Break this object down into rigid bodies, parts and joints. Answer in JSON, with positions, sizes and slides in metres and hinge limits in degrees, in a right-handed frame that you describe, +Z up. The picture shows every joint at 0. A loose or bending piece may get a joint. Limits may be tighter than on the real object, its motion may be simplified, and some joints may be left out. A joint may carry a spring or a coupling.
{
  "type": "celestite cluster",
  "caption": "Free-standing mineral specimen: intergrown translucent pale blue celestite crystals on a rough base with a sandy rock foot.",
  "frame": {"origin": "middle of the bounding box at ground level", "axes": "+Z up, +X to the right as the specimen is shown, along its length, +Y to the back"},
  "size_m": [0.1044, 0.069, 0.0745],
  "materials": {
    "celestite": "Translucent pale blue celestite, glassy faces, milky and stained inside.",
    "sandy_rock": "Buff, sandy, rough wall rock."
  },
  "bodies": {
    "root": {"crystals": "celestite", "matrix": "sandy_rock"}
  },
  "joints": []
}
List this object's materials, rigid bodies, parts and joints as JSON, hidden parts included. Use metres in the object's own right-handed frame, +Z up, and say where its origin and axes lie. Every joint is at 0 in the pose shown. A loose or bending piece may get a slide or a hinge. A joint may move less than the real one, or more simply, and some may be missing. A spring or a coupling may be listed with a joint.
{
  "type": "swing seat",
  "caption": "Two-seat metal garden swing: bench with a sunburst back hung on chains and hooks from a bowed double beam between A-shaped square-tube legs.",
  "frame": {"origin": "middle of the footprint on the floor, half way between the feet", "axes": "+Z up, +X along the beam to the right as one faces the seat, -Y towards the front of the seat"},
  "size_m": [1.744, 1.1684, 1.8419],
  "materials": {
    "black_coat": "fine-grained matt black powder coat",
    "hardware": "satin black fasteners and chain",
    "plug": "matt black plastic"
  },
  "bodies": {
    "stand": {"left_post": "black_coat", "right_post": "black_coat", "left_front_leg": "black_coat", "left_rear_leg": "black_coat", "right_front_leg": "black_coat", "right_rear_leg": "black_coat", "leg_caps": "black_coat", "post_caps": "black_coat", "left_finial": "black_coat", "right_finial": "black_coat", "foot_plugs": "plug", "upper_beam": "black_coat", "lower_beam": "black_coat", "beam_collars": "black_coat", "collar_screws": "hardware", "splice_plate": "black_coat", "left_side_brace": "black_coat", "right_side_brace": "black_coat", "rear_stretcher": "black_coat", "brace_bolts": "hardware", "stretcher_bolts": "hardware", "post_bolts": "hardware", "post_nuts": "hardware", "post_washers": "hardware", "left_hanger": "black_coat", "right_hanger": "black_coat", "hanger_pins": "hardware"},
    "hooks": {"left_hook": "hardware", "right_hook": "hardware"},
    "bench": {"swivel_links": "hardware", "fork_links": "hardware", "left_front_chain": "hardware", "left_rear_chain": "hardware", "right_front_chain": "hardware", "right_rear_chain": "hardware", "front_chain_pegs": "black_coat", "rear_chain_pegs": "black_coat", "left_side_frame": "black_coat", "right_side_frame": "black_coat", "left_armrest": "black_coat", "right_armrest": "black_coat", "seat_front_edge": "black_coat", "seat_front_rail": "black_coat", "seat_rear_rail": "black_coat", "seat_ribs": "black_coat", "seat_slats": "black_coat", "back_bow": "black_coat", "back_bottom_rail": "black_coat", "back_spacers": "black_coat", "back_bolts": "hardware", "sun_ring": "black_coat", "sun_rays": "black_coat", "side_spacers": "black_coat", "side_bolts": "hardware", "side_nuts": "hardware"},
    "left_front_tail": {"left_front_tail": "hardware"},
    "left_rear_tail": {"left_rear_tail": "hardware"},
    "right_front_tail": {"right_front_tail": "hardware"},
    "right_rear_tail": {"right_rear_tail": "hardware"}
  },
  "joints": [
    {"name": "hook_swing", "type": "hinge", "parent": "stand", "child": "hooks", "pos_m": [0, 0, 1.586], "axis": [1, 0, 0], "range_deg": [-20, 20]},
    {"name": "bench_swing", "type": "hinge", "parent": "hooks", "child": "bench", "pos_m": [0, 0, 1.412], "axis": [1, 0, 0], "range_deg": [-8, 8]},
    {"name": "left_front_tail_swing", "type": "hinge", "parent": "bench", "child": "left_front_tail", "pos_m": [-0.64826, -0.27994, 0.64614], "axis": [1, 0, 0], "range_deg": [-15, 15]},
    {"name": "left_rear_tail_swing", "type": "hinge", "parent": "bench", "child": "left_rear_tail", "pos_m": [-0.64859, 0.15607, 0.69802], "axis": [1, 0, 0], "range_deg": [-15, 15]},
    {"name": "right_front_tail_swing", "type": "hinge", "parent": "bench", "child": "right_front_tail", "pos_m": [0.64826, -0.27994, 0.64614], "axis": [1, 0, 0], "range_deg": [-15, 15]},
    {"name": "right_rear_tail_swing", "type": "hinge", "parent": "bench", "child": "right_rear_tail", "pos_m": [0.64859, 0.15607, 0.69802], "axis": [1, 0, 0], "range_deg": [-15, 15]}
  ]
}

● STATED EXERCISE
Find the word "this" in the data and show each line that holds it.

● WRITTEN ANSWER
Break this object down into rigid bodies, parts and joints. Answer in JSON, with positions, sizes and slides in metres and hinge limits in degrees, in a right-handed frame that you describe, +Z up. The picture shows every joint at 0. A loose or bending piece may get a joint. Limits may be tighter than on the real object, its motion may be simplified, and some joints may be left out. A joint may carry a spring or a coupling.
List this object's materials, rigid bodies, parts and joints as JSON, hidden parts included. Use metres in the object's own right-handed frame, +Z up, and say where its origin and axes lie. Every joint is at 0 in the pose shown. A loose or bending piece may get a slide or a hinge. A joint may move less than the real one, or more simply, and some may be missing. A spring or a coupling may be listed with a joint.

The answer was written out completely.